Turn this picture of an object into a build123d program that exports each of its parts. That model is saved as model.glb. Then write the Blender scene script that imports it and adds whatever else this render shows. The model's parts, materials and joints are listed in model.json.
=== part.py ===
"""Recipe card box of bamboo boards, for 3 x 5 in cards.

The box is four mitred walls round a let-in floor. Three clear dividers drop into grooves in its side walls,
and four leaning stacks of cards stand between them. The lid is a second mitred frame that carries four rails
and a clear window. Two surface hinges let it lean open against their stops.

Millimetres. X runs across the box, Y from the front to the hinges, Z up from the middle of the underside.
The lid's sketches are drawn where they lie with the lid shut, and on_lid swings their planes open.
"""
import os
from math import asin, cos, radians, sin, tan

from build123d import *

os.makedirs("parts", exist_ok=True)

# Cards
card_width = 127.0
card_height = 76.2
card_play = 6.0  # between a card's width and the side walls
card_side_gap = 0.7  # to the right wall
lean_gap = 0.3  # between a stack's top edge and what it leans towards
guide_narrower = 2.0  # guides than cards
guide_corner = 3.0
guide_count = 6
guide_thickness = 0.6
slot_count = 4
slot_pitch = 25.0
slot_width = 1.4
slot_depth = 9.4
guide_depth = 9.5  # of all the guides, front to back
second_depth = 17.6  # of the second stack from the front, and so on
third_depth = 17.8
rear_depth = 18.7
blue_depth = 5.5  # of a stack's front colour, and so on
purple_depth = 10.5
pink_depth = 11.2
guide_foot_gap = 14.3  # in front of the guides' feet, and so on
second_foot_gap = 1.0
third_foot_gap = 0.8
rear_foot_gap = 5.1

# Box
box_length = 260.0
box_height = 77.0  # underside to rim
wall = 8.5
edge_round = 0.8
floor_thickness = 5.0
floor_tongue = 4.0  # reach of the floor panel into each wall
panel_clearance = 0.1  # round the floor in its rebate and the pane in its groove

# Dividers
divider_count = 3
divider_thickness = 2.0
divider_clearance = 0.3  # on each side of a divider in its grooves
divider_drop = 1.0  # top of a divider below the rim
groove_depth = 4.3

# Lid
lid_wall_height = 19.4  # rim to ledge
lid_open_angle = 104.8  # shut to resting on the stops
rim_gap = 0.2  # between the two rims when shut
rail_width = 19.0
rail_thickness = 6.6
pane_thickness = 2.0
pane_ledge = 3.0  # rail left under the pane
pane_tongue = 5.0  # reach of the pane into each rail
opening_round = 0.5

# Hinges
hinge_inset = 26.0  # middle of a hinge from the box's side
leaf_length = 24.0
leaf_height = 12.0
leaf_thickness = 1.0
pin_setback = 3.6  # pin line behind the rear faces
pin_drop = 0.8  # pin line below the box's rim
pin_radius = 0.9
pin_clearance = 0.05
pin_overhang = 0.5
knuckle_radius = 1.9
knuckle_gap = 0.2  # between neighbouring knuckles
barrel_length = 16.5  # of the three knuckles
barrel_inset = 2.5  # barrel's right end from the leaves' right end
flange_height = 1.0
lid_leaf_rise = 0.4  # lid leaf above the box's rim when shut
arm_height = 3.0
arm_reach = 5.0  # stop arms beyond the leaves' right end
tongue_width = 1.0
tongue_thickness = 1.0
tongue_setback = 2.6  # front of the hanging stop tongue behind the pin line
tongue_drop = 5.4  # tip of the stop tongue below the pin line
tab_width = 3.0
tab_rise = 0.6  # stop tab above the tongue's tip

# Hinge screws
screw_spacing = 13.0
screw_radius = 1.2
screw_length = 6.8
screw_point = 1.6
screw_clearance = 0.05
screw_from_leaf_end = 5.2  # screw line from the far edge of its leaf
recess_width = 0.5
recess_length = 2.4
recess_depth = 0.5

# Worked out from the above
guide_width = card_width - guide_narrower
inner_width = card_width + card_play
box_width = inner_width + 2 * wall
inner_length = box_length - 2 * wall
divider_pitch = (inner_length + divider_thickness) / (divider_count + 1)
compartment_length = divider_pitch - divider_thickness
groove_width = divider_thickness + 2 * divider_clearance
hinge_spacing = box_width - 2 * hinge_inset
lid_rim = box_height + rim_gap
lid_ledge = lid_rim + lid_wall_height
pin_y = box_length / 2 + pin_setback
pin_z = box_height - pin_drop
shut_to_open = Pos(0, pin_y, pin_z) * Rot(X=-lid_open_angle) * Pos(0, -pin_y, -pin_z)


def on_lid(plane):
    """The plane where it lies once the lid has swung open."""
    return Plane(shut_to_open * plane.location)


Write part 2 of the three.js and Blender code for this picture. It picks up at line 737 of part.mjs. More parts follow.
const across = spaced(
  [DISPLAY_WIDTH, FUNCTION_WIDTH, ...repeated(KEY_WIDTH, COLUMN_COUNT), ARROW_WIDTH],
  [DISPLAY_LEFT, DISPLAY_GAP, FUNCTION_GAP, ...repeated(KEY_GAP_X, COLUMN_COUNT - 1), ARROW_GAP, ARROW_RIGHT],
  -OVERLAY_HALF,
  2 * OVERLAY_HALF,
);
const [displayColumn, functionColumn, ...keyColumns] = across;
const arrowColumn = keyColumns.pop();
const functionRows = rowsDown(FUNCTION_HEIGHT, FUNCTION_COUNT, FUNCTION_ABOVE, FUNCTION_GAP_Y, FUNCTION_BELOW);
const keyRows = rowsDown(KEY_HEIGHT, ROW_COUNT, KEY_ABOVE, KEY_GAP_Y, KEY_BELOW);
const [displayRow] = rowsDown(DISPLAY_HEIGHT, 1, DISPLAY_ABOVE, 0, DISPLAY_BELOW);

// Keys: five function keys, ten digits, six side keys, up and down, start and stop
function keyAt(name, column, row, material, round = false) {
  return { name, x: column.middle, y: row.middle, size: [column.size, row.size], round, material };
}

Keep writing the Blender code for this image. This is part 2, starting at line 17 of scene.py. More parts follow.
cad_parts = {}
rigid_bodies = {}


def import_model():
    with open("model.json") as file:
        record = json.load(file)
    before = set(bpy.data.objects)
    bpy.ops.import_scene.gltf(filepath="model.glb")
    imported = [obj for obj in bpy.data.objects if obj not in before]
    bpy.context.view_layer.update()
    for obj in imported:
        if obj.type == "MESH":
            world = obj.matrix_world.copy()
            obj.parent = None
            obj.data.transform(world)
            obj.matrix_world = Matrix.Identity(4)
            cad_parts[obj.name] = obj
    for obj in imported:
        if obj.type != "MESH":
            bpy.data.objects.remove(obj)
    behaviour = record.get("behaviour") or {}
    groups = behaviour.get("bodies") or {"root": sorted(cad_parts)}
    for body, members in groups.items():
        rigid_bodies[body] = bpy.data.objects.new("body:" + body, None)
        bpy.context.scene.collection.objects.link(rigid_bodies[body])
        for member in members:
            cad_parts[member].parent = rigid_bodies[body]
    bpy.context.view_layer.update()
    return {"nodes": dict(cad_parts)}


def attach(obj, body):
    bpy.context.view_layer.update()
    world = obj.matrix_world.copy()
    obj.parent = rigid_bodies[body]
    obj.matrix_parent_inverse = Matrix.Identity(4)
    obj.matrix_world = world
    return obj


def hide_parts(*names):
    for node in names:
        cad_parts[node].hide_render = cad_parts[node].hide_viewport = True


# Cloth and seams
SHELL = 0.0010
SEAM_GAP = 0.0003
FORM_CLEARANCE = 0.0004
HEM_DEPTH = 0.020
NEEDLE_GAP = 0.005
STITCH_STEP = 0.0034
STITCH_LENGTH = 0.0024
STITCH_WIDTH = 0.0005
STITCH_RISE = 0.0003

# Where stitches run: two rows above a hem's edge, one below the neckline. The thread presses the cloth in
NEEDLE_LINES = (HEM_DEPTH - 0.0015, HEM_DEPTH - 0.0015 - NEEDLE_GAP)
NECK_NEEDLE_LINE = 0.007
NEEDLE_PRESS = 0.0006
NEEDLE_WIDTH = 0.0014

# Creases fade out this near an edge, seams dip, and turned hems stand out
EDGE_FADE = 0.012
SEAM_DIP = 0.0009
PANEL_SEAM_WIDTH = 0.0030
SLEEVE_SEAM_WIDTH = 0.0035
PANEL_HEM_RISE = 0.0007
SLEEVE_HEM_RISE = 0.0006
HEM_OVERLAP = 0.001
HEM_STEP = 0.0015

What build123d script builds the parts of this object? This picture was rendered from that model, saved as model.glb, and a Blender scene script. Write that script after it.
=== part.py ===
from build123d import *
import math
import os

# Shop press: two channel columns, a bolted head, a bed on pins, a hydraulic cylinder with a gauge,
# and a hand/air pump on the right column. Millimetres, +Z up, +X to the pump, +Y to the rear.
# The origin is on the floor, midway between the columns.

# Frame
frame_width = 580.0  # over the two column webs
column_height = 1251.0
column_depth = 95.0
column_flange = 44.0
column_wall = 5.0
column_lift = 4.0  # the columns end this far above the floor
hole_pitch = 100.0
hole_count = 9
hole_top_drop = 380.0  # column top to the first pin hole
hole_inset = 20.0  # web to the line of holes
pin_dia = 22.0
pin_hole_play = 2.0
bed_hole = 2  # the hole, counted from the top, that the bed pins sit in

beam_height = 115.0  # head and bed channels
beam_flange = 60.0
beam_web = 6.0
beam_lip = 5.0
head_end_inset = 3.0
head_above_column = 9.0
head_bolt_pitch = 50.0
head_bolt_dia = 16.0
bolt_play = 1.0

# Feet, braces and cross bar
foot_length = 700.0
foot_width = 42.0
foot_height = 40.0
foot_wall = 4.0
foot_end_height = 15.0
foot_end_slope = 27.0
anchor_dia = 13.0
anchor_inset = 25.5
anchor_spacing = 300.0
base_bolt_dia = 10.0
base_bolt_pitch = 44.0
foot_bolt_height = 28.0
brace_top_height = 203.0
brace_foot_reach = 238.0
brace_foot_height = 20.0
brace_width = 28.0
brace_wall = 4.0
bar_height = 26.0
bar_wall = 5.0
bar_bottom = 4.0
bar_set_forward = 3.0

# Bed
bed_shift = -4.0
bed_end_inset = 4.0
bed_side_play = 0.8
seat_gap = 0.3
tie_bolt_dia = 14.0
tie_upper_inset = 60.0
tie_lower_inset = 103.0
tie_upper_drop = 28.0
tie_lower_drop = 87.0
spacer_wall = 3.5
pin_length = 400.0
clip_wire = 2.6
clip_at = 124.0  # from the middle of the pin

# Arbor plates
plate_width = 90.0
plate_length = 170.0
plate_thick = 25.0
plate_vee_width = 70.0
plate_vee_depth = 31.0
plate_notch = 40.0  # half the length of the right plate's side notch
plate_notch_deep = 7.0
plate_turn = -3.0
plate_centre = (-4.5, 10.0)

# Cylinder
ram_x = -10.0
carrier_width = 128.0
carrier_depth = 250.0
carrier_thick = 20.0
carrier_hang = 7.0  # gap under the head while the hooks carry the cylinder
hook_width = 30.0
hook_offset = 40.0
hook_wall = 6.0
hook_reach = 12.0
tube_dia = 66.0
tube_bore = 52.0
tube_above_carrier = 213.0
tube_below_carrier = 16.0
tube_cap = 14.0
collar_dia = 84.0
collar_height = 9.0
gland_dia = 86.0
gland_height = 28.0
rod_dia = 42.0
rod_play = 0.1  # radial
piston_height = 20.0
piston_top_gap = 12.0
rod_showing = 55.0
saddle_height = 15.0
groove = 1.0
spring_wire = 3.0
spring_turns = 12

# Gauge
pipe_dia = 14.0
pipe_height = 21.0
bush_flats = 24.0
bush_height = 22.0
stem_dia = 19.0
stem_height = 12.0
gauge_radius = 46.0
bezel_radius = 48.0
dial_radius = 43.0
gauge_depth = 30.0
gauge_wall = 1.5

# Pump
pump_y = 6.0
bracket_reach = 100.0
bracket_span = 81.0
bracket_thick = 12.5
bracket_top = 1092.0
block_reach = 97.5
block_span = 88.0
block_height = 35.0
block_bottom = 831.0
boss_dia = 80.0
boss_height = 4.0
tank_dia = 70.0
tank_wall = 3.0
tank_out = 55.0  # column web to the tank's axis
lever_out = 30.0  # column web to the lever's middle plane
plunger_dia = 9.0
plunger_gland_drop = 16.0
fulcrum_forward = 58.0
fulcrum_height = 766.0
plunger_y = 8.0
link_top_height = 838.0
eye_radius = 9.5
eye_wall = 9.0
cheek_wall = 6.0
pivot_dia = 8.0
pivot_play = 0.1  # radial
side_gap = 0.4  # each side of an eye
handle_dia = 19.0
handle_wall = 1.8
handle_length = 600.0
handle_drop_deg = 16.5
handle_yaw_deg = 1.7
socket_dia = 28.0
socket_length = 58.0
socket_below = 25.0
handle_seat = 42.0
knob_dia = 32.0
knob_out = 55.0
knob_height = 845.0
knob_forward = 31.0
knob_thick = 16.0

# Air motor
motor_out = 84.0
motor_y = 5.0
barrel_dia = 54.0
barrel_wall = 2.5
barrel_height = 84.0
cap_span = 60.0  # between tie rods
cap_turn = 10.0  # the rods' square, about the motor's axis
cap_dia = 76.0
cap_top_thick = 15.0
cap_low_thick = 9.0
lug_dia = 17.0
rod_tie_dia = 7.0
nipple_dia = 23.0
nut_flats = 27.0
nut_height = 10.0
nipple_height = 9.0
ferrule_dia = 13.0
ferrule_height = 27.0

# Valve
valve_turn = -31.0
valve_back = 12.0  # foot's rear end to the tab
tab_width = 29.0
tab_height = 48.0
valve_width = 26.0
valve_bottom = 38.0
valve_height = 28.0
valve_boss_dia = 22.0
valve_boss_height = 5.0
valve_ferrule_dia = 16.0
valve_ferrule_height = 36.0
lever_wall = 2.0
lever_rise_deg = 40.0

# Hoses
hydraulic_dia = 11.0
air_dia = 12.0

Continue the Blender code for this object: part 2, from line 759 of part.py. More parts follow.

**********

• **Problem description**
Retype only what lies between the line bearing "obj.matrix_world = world" and the line bearing "cad_parts[node].hide_render = cad_parts[node].hide_viewport", keeping both of those lines.

• **Task solution**
    obj.matrix_world = world
    return obj


def hide_parts(*names):
    for node in names:
        cad_parts[node].hide_render = cad_parts[node].hide_viewport = True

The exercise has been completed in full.